Of course, there are caveats to being short RAVN.
If commodity prices stabilize or turn around, the company may be able to stop its bleeding. However, it would likely take several quarters for a swing in commodity prices to even make their way through the agriculture system to the farmers at such a rate where they would need to place further orders with Raven Industries for equipment.
The biggest caveat is the company’s best attribute: its fantastic balance sheet and asset heavy equity base, which gives the company significant leverage in the event that they would need to fund operations moving forward to weather the storm. Like many oil companies now, the company is playing a little bit of “fight the clock”.
RAVN’s operating results disappointed in fiscal Q4 (February) 2016. Analysts’ estimates assumed Q4 revenues of $62.8 million and EPS of $.11. Actual results fell well short of estimates with actual Q4 revenues of $52.8 million and EPS $.03. For the year, the company generated $258.2 million revenue and GAAP net income of $8.5 million or $0.23 per share. The company reported adjusted net income of $14.9 million or $0.40 after adding back a $7.4 million goodwill impairment charge of $7.4 million and other adjustments. Given the non-recurring nature of the adjustments we view $0.40 as a better benchmark for EPS.

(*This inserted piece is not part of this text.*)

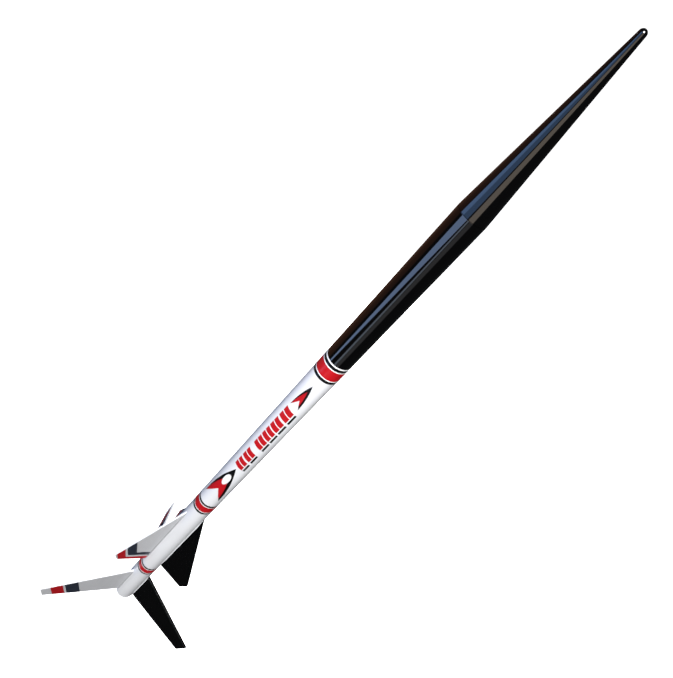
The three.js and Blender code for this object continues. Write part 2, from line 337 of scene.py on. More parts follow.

Management offered little encouragement that fiscal 2017 revenue would be better than flat vs. 2016. The Q4 revenue run rate was only $212 million and there appears to be little seasonality in RAVN’s quarterly revenue data. We therefore expect 2017 to fall short of the $258 million posted for 2016 even if the business begins to improve somewhat later in the year. If we assume 2017 revenue of $250 million, gross margins of 25%, a 12% decline in R&D and SG&A costs (on the heels of a 20% decline in fiscal 2016 from 2015), and an effective tax rate of 22%, RAVN should be able to generate net income of around $14.3 million. If our net income estimate is in the ballpark, 2017 EPS should be around $0.40.
If we apply a 20X forward EPS multiple to $0.40, the implied share price would be $8.00 or 42% less than its recent trading price of $13.80.